I'm totally open to suggestions. I NEED tags to read code effectively.

I'm faster writing in ruby than in C, but I read C code way, way, way
faster due to the tool support I have (vim+tags) (I debug C faster, too,
because I have a great debugger - gdb.) I'm not happy about this
situation.

Maybe I should suggest this as one of those ruby weekly challenges...
Document the tags format, the goals, and let people choose - rules are
that there are no rules, you can use any tool/library you want, even
non-ruby, and let the best code win. If its non-ruby, well, that would
point out an area where ruby could use some work.


Btw, syntax hilighting with rdoc should be easy, it tokenized the input.


Cheers,
Sam
 
F

Florian Gross

Sam said:
I have no idea what ripper does, but parse tree just gives symbols, it
doesn't have enough information for me to build a regex, as above, does
it?

Ripper basically is Ruby's integrated Ruby parser. It will invoke
callbacks for every kind of construct it encounters.

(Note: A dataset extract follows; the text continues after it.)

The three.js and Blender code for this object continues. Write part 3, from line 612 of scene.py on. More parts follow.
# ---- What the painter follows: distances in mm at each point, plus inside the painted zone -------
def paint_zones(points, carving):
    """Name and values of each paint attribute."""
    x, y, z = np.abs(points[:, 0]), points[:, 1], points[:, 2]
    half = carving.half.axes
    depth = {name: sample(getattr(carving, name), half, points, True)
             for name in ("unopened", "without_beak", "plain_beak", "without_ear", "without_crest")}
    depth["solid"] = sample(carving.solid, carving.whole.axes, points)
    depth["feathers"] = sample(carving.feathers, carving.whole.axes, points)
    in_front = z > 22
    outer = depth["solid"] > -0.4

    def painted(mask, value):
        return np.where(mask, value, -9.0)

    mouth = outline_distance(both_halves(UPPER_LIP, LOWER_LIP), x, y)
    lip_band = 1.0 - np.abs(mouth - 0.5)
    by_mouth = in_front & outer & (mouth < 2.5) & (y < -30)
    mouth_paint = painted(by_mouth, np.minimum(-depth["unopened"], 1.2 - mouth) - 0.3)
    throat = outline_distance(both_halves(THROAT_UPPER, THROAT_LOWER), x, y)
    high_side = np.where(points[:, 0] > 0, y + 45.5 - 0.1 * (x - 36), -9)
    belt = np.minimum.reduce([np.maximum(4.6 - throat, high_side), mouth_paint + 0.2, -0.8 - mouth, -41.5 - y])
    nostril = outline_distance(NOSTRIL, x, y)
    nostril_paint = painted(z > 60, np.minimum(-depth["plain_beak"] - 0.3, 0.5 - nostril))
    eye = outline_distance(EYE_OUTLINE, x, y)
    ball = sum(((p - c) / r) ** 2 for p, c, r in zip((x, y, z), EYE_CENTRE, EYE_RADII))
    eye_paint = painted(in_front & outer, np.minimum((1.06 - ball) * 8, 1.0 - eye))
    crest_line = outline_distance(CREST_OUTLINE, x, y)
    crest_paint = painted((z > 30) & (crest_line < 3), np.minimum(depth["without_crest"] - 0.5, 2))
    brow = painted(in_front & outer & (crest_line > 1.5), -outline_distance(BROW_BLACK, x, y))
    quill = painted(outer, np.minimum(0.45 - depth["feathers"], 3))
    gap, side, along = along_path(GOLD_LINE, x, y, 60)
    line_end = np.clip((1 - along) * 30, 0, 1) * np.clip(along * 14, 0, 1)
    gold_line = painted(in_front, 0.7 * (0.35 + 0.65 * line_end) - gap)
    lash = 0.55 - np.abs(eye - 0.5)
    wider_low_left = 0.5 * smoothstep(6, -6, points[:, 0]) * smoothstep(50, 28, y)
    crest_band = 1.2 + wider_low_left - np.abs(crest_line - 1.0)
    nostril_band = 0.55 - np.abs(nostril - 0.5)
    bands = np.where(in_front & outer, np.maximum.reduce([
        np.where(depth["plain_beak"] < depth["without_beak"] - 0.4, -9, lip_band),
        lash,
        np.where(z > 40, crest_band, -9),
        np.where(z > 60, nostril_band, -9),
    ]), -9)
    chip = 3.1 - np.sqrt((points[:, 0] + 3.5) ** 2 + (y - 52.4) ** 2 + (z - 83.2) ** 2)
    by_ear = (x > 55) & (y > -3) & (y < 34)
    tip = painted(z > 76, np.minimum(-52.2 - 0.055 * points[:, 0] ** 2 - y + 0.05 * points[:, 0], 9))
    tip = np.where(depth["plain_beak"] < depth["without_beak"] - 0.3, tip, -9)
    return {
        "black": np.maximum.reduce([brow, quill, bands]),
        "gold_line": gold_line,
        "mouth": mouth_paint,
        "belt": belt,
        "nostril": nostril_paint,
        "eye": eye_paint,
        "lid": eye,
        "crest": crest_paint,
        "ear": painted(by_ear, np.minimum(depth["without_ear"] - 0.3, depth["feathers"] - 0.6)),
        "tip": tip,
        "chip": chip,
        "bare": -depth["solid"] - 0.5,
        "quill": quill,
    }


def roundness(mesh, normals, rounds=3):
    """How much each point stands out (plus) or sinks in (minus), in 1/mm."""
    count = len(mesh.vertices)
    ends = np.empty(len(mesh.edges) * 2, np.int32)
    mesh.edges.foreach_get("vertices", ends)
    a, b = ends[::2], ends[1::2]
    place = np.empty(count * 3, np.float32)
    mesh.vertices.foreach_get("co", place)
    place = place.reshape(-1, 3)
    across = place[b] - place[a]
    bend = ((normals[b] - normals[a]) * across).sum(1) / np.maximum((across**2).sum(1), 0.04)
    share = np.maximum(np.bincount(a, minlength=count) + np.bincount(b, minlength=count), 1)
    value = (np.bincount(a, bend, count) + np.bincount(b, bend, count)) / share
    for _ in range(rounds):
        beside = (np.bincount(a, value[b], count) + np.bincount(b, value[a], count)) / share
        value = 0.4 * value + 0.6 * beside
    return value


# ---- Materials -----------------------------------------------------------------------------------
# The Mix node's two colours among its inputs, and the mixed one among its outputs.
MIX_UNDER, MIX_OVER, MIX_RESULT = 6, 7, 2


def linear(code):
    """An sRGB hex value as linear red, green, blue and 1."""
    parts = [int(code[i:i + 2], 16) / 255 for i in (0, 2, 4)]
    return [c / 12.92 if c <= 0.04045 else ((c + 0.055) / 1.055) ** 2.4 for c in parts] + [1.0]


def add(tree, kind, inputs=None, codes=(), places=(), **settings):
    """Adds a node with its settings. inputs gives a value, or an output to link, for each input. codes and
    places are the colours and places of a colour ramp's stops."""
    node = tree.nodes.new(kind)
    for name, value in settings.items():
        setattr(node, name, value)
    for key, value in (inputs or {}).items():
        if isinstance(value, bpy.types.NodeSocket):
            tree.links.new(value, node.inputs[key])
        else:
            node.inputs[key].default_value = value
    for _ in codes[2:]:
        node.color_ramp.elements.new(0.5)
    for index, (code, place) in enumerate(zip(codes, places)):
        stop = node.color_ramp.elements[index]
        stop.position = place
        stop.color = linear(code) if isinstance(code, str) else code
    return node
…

This code snippet ought to get you started with it:

irb(main):017:0> class MyParser < Ripper
irb(main):018:1> def method_missing(name, *args)
irb(main):019:2> puts "#{name}: #{args.inspect}"
irb(main):020:2> end
irb(main):021:1> end
=> nil
irb(main):022:0> MyParser.new.parse("puts 'Hello World!' if true")
on__scan: ["puts"]
on__IDENTIFIER: ["puts"]
on__scan: [" "]
on__space: [" "]
on__scan: ["'"]
on__new_string: ["'"]
on__scan: ["Hello World!"]
on__add_string: [nil, "Hello World!"]
on__scan: ["'"]
on__string_end: [nil, "'"]
on__scan: [" "]
on__space: [" "]
on__scan: ["if"]
on__KEYWORD: ["if"]
on__argstart: ["Hello World!"]
on__fcall: [:puts, nil]
on__scan: [" "]
on__space: [" "]
on__scan: ["true"]
on__KEYWORD: ["true"]
on__varref: [:true]
on__if_mod: [nil, nil]
=> nil
 
F

Florian Gross

Florian said:
Ripper basically is Ruby's integrated Ruby parser. It will invoke
callbacks for every kind of construct it encounters.

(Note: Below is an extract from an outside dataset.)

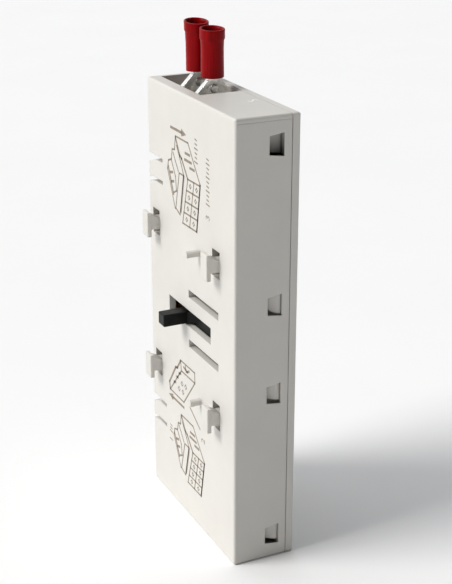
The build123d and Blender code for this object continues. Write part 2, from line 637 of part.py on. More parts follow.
PIECES = {
    "main_housing": main_housing(),
    "side_cover": side_cover(),
    "trip_slider": trip_slider(),
    "detent_leaf": detent_leaf(),
    "coil_bobbin": coil_bobbin(),
    "coil_winding": coil_winding(),
    "coil_tape": coil_tape(),
    "coil_yoke": coil_yoke(),
    "fixed_core": fixed_core(),
    "plunger": plunger(),
    "plunger_spring": plunger_spring(),
    "release_arm": release_arm(),
    "terminal_carrier": terminal_carrier(),
    "suppressor_disc": suppressor_disc(),
}
for place, row_y in TERMINAL_YS.items():
    PIECES[f"terminal_tab_{place}"] = terminal_tab(row_y)
    PIECES[f"receptacle_{place}"] = receptacle(place)
    PIECES[f"sleeve_{place}"] = sleeve(place)
    PIECES[f"coil_lead_{place}"] = coil_lead(row_y, LEAD_XS[place])
    PIECES[f"suppressor_leg_{place}"] = suppressor_leg(place)

os.makedirs("parts", exist_ok=True)
for name, piece in PIECES.items():
    export_step(Pos(-WIDTH / 2, -DEPTH / 2, 0) * piece, f"parts/{name}.step")
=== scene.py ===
import math

import bmesh
import bpy
from mathutils import Matrix, Vector


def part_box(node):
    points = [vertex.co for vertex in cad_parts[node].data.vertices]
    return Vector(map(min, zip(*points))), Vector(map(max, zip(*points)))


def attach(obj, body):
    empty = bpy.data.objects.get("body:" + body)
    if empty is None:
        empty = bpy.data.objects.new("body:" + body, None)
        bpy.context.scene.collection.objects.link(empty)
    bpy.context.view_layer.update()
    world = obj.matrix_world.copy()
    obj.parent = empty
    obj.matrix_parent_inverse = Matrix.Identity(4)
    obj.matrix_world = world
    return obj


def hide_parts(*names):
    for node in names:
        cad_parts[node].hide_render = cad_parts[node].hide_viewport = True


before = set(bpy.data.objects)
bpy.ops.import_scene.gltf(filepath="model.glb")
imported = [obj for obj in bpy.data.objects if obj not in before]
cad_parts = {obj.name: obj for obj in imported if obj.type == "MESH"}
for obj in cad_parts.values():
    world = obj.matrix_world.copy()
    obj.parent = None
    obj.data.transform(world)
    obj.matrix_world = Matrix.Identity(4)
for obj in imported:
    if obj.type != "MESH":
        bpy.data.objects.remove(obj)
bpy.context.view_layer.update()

# A slim clip-on side module of a contactor. Lengths are in metres, in the frame of the CAD model:
# -X is the hook face, -Y the narrow front with its snap windows, and Z points up the long side.
MM = 0.001
COVER_LOW, COVER_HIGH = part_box("side_cover")
FACE_X = -COVER_HIGH.x            # the hook face; the origin is the middle of the bottom end
FRONT_Y = COVER_LOW.y
TOP_Z = COVER_HIGH.z

# Box around the inside of the top front window, where shade is painted: ranges across, up, and in
# from the front face.
TOP_WINDOW_X = (0.0, 3.7 * MM)
TOP_WINDOW_Z = (TOP_Z - 7.8 * MM, TOP_Z - 2.5 * MM)
TOP_WINDOW_DEPTH = (0.04 * MM, 3.1 * MM)


# ---------------------------------------------------------------- materials

def add_node(mat, kind, **inputs):
    """New shader node with its inputs set by name; a socket value is linked."""
    node = mat.node_tree.nodes.new(kind)
    for name, value in inputs.items():
        socket = node.inputs[name.replace("_", " ")]
        if isinstance(value, bpy.types.NodeSocket):
            mat.node_tree.links.new(value, socket)
        else:
            socket.default_value = value
    return node


def start_material(name):
    """Material with only a Principled shader and its output; returns it with the shader."""
    mat = bpy.data.materials.new(name)
    mat.use_nodes = True
    return mat, mat.node_tree.nodes["Principled BSDF"]


def link(mat, source, target):
    mat.node_tree.links.new(source, target)


def coordinates(mat, stretch=(1, 1, 1)):
    """Object coordinates, stretched per axis, in metres."""
    place = add_node(mat, "ShaderNodeTexCoord").outputs["Object"]
    return add_node(mat, "ShaderNodeMapping", Vector=place, Scale=stretch).outputs["Vector"]


def noise(mat, vector, size, detail=4.0, rough=0.55):
    """Noise whose blotches are about size metres across, from 0 to 1."""
    node = add_node(mat, "ShaderNodeTexNoise", Vector=vector, Scale=1 / size,
                    Detail=detail, Roughness=rough)
    return node.outputs["Fac"]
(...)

This code snippet ought to get you started with it:

Oh, and you need to do require 'ripper' before you can use it, of course.
 
G

Guillaume Marcais

I'm totally open to suggestions. I NEED tags to read code effectively.

I'm faster writing in ruby than in C, but I read C code way, way, way
faster due to the tool support I have (vim+tags) (I debug C faster, too,
because I have a great debugger - gdb.) I'm not happy about this
situation.

Maybe I don't understand what you need exactly, but exuberant ctags
supports both ruby and vi:
$ ctags --version
Exuberant Ctags 5.5.4, Copyright (C) 1996-2003 Darren Hiebert
Compiled: May 12 2004, 14:32:50
Addresses: <[email protected]>, http://ctags.sourceforge.net
Optional compiled features: +wildcards, +regex

$ ctags --list-languages | grep -i ruby
Ruby

It works for me with emacs...

Tell me if I am completely off base.

Cheers,
Guillaume.
 
S

Sam Roberts

Quoting (e-mail address removed), on Fri, Mar 25, 2005 at 03:11:15AM +0900:
Maybe I don't understand what you need exactly, but exuberant ctags
supports both ruby and vi:
$ ctags --version
Exuberant Ctags 5.5.4, Copyright (C) 1996-2003 Darren Hiebert
Compiled: May 12 2004, 14:32:50
Addresses: <[email protected]>, http://ctags.sourceforge.net
Optional compiled features: +wildcards, +regex
$ ctags --list-languages | grep -i ruby
Ruby

"Support", and "supports well" aren't the same thing.
It works for me with emacs...

Pico supports editing text, but it doesn't really compare to emacs, does
it? :)
Tell me if I am completely off base.

Half on, half off.

I think you've internalized the limitations, or don't realize how good
it could be.

It doesn't tag constants, and it doesn't support qualified tags.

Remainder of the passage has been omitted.